My thoughts have been profound and I am asking myself on a daily basis "why?". Why do we spend over 50% of our lives outside of our home doing things we are not in love with? The answer is simple and obvious: to sustain our lives. Then I ask myself what are we sustaining? Overhead and literally the roof over our heads. I love our home but truth be told, it is simply a shell that we have filled with beauty and memories. Everything we love about it we created and put here. We are why we love this house.

When I think about the cost of living to sustain it, the taxes we pay and how I truly feel about where we live, I cannot find the value in it. Costs continue to rise and we receive nothing in return. The inept schools, the lack of community, the congestion....I have lived here almost my whole life and the changes I see not only disappoint me, but have begun to disgust me as well.

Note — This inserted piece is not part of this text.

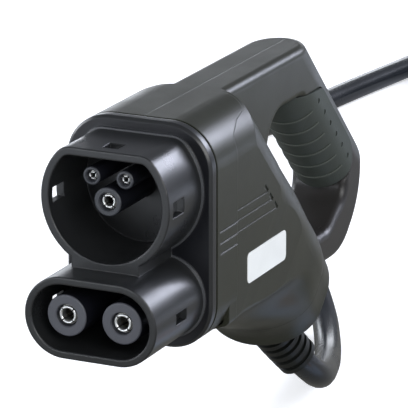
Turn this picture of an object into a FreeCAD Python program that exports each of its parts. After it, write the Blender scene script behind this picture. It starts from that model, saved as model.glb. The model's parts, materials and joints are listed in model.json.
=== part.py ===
import FreeCAD, Part
import math
import os

# Charging connector with its cable: a direct-current vehicle plug with a slanted grip.
# Frame: millimetres, +Z up, the plug pushes in towards -Y, +X is to the right seen from the front.
# The origin is the axis of the earth contact in the plane of the upper collar's front rim.

V = FreeCAD.Vector
AXIS_X = V(1, 0, 0)
AXIS_Y = V(0, 1, 0)
AXIS_Z = V(0, 0, 1)

# Driving dimensions of the mating face
DC_SPACING = 27.0           # between the two power contacts, the standard's own distance
DC_DROP = 50.0              # power contacts below the earth contact
PILOT_SPACING = 16.2        # between the two small pilot contacts
PILOT_RISE = 10.75          # pilot contacts above the earth contact
COLLAR_R = 31.5             # outer radius of the upper collar
COLLAR_FLAT = 23.8          # flat top of the upper collar above the earth contact
COLLAR_WALL = 3.8
COLLAR_CORNER = 9.0         # rounding at the ends of the flat top
DC_COLLAR_R = 18.8          # end radius of the lower collar
DC_COLLAR_WALL = 3.5
DC_REACH = 15.2             # lower collar in front of the upper one
ROOT_Y = 33.5               # where both collars meet the flange
ROOT_STEP = 1.0             # raised ring round each collar's root
BRIDGE_HALF = 16.5          # half width of the block between the collars
BRIDGE_FOOT = -40.0         # the block ends inside the lower collar's wall
TOP_WINDOW_HALF = 3.9
CAVITY_FLOOR = 37.0         # depth of both cavities
RIM_EDGE = 0.6

# Flange and body
BODY_HALF = 36.0
BODY_TOP = 30.2
BODY_FOOT = -74.6
BODY_ROUND = 21.5
FLANGE_T = 5.0
FLANGE_BEVEL = 1.2
GASKET_T = 1.5
GASKET_INSET = 0.9
GASKET_WIDTH = 2.4
BLOCK_LEN = 21.5            # front block of the housing
PANEL_INSET = 0.5           # the side panels lie this much inside the front block
PANEL_FOOT = -67.0
SHOULDER_STEP = 0.7         # the rear part's top corners lie this much inside the front block's
WALL = 3.0
LEAN = math.radians(45.0)   # the grip, the rear face and the outlet all lean by this much
REAR_N = 90.5               # crest of the crowned rear face, measured square to the lean
CROWN_N = 63.0              # where the crown meets the flat sides
AXIS_N = 47.3               # axis of bend relief and cable, measured the same way
OUTLET_S = 189.0            # end of the outlet, measured along the lean
COLLAR_LEN = 17.0           # the outlet's end ring
COLLAR_FLOOR = 6.0          # end wall of that ring
PANEL_BLEND = 5.4           # width of the rounding along the side panels' lower edges
ROUND_OFF = 0.552           # handle length of a curve that stands for a quarter round
BODY_ROWS = [               # along the lean, inside the half width, flat side's foot, belly, tuck-in in degrees
    (110.0, 0.5, 15.5, -2.0, 58.0),
    (130.0, 0.8, 35.5, 8.0, 44.0),
    (147.0, 1.7, 50.0, 16.5, 22.0),
    (160.0, 2.0, 54.4, 23.0, 8.0),
    (172.0, 3.6, 54.4, 28.8, 4.0),
    (189.0, 5.8, 54.4, 29.3, 4.0),
]
PANEL_TUCK = 62.0

# Handle
GRIP_HALF = 15.0
GRIP_EDGE = 4.2
GRIP_REAR_N = 161.0
GRIP_FRONT_N = 133.0
GRIP_END_S = 227.0
WEB_N = 89.3                # the finger gap's own edge beside the rear face
BAR_FOOT = 6.0
BAR_LOW = -86.6
GAP_EDGE = 3.5
GAP_LOW_Y0 = 190.0          # low edge of the finger gap
GAP_LOW_Y1 = 216.0
GAP_LOW_Z = -70.2
GAP_RADII = [17.5, 5.0, 10.0, 11.0, 6.0]
HANDLE_CORE_HALF = 8.0      # hollow inside the handle
PAD_FRONT_N = 125.8
PAD_REAR_N = 148.6
PAD_HALF = 15.9
PAD_CORE_N = 136.0
PAD_CORE_HALF = 11.0
PAD_TOP_Z = 6.0
PAD_SEAM = 0.5              # open line round the pad
PAD_LIP = 5.0               # the pad's band starts this much in front of the pad
PAD_CORNER_TOP = 6.0        # rounding of the pad's rear corners
PAD_CORNER_FOOT = 15.0
PAD_FOOT_S = 203.0
PAD_RING_FIRST = 140.7
PAD_RING_STEP = 10.4
PAD_RINGS = 6
PAD_RING_W = 0.9
PAD_RING_RISE = 0.45
PAD_RING_END = 7.0          # the rings stop this far in front of the flat flanks
PAD_DOT_DEPTH = 0.5
PAD_DOT_R = 1.3

# Marks on the flanks: fine grooves, a dashed groove and a recessed plate
LINE_W = 0.8
LINE_DEPTH = 0.4
LINES = [(-15.5, 62.0, 94.8), (-20.3, 42.7, 100.1), (-25.7, 42.7, 106.4), (-30.6, 42.7, 61.5)]
DASH_N = 57.1
DASHES = [(74.2, 79.0), (81.8, 86.6), (89.4, 94.2)]
DASH_W = 1.6
DASH_DEPTH = 0.8
PLATE_Y0 = 73.4
PLATE_Y1 = 116.3
PLATE_Z0 = -53.7
PLATE_Z1 = -39.2
PLATE_ROUND = 2.5
PLATE_BACK = BODY_HALF - PANEL_INSET - 0.6
PLATE_T = 0.65

# Screws that close the two shells: places in the body, along the lean and square to it, and in the handle
SCREW_R = 1.9
SCREW_HEAD_R = 3.6
SCREW_HEAD_T = 3.0
SCREW_SEAT = -5.0           # underside of the head, from the middle plane
SCREW_END = 12.0
SCREW_WELL_R = 4.2
BOSS_R = 6.2
BODY_SCREWS = [(80.0, 80.0), (150.0, 78.0), (97.6, 9.9), (135.0, 25.0)]
TOP_SCREW = (74.0, 20.2)
HANDLE_SCREWS = [(112.0, 137.0), (208.0, 148.3)]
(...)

My self evolution over the past few years has changed not only my values but my habits. We can live with so much less.
I want to live with so much less.
If I do, I stand to gain so much more.

This week away in the mountains provided so much more than rest. It gave me clarity in our future and our family has become aligned in which direction the four of us will be headed.
This doesn't mean the For Sale sign is going up tomorrow. There are details - many details to be sorted and not only my future that rides on these decisions. Yet there is great peace and hope in what is to come.

"By a seeming fate, commonly called necessity, they are employed, as it says in an old book, laying up treasures which will moth and rust will corrupt and thieves break through and steal. It is a fool's life, as they will see when they get to the end of it, if not before."